REQUEST: Return exactly the lines that run from the beginning through the line containing "- top_corner *", both included, and no others.

RAW DATA:
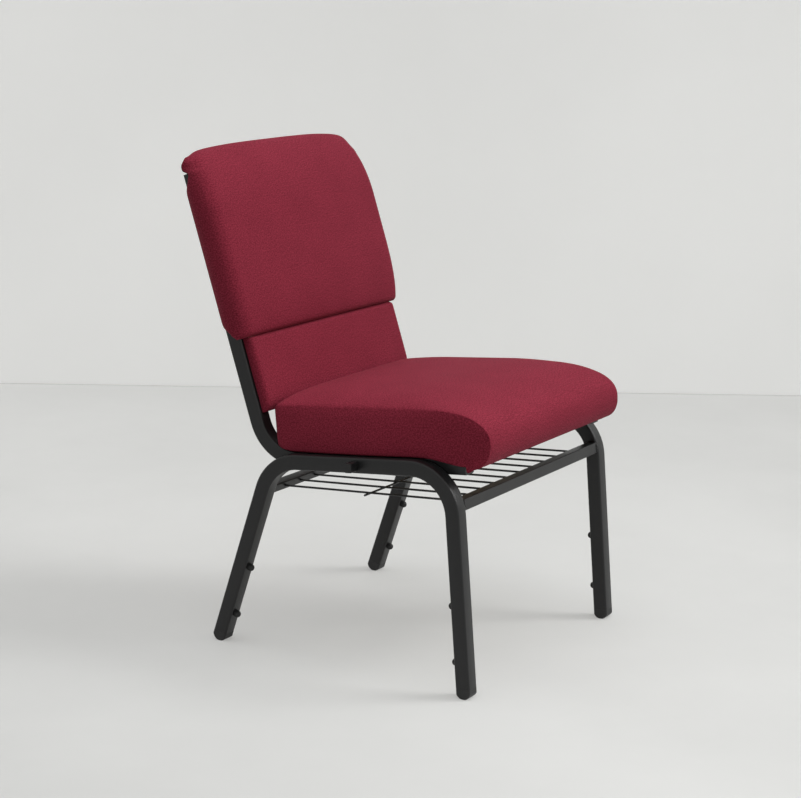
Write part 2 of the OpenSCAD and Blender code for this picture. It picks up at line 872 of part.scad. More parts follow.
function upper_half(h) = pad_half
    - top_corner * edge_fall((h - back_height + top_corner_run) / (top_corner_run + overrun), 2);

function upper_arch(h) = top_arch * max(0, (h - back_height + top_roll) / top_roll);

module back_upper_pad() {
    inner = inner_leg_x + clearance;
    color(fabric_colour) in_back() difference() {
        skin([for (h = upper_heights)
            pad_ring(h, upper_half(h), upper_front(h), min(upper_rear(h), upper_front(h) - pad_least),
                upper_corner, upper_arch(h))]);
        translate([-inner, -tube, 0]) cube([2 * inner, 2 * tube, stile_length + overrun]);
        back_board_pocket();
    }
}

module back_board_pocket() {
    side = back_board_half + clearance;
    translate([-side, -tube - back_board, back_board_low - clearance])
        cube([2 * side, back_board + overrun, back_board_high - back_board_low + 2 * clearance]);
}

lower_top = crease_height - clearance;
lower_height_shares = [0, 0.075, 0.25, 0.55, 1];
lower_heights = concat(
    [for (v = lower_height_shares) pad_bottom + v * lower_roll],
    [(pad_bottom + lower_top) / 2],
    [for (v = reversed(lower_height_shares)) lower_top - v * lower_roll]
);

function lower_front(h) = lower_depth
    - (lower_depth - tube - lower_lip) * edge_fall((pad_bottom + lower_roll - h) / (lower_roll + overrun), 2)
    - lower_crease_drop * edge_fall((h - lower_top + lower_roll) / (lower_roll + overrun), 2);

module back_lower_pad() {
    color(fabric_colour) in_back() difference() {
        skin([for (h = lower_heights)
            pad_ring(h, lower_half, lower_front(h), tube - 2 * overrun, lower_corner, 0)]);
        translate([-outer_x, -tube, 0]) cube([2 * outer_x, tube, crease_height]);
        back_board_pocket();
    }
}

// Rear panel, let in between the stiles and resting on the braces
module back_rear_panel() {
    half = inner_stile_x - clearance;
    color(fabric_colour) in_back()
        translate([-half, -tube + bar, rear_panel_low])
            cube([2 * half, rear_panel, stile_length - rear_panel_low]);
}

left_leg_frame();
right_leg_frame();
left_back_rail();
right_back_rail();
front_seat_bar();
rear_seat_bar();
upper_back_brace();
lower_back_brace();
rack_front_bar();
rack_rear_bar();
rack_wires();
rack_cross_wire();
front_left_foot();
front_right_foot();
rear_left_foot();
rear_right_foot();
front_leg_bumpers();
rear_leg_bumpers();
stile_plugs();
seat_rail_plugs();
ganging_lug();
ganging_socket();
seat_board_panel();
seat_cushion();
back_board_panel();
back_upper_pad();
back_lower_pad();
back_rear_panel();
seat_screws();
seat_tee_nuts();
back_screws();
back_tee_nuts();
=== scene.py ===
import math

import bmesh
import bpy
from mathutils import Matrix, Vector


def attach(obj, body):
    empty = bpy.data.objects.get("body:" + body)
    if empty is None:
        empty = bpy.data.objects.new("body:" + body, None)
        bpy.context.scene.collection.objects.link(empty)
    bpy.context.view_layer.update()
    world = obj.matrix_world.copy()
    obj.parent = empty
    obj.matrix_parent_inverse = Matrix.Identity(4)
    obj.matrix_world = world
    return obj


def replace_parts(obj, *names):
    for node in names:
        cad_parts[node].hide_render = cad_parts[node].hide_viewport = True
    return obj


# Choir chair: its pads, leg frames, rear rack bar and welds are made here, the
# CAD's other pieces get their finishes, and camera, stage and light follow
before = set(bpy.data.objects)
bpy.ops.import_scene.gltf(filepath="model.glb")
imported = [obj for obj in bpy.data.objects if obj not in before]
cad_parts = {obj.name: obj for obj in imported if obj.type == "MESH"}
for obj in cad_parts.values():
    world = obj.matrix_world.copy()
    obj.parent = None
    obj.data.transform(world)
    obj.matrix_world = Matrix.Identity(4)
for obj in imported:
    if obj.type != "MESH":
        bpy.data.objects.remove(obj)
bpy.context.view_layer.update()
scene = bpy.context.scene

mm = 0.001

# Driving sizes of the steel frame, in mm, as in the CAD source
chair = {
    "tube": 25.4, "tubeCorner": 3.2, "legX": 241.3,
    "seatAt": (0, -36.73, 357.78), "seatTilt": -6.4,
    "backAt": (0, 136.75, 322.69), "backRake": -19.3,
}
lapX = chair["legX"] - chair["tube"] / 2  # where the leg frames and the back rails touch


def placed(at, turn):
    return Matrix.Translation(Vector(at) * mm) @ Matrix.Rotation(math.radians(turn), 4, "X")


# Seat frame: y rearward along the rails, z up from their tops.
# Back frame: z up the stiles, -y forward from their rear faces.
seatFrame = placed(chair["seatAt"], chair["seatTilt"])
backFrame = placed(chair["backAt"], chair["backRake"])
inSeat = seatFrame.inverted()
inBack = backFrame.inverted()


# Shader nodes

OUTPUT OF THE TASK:
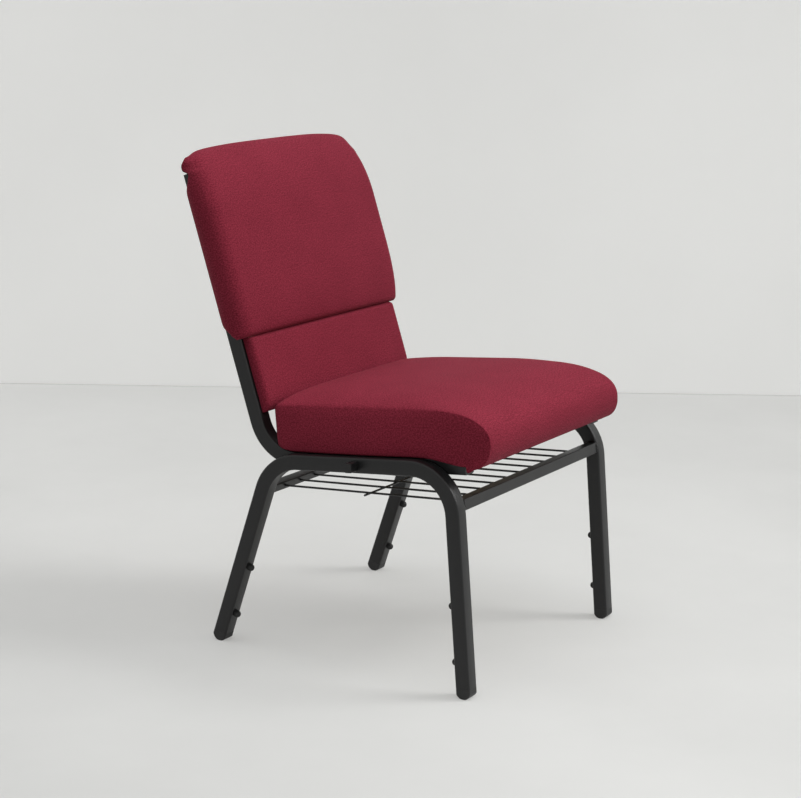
Write part 2 of the OpenSCAD and Blender code for this picture. It picks up at line 872 of part.scad. More parts follow.
function upper_half(h) = pad_half
    - top_corner * edge_fall((h - back_height + top_corner_run) / (top_corner_run + overrun), 2);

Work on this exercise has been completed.